Hayden spent most of his time charming all the locals and trying to toss himself down holes. He was very proud of the hat a village man gave him, and he bore all of their kisses with the dignity of a long suffering sultan.


When Michael and Angie headed down the road to get the vehicles, Chance and I were mobbed by the oldest woman in Turkey with the least amount of teeth. She assumed we were married and all eight of the kids were ours. I was squeezed and kissed and had blessings pronounced on me. Same goes for the two babies. We tried to tell her it was two families, but she really wasn't listening. And besides, she was just so thrilled.

This was taken at Job's well. Another holy site. The cave is believed to be the place he went after his home was destroyed and his family killed. The muslims believe, when God decided he had suffered enough, he was commanded to tap his foot and a well appeared. God told him to drink from the well, and he was healed. Many people still believe that the water can heal, so the well has been sealed off. (NO miracles for YOU!) But you can look down into it (and kiss it if you are Turkish).

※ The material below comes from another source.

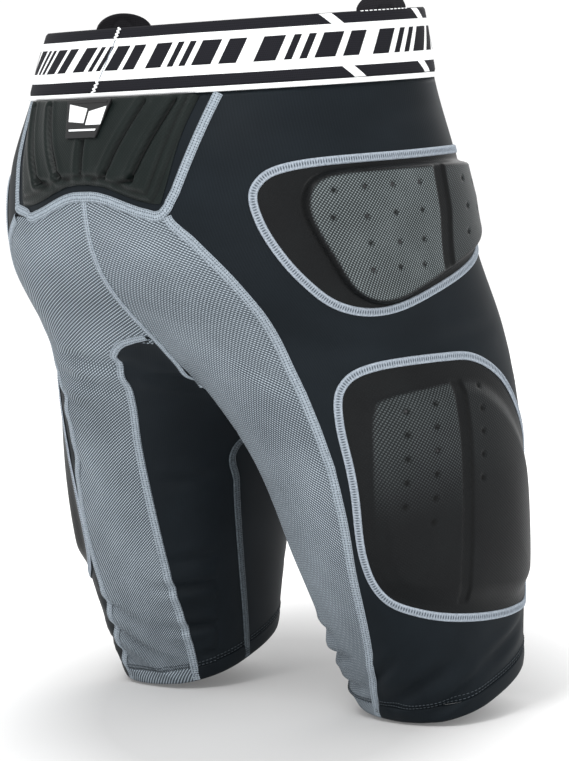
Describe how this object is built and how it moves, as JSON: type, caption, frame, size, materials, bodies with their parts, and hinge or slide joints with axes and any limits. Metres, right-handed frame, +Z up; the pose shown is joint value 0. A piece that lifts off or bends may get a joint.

We drove to the border of Syria, and Chance took this picture of Michael. I am not in it because I was hiding in the car preferring not to provoke the angry looking men with machine guns, and saying a lot of prayers under my breath. My husband says I'm silly, I say, "Okay, whatever, can we go now?"

At least he seemed a little nervous when we passed a riot on the way home. We saw about 40 police officers in full riot gear (body shields and everything) and a bunch of people running and shouting. He looked at me and said, "Hmmm, maybe lets not stop here for dinner." Wow, he does have a sense of self preservation!

The trip was fun, if exhausting. We are back home, safe and sound and getting ready for our adventure to Israel next Monday.


Being adored and mobbed by all the locals really wears a kid out.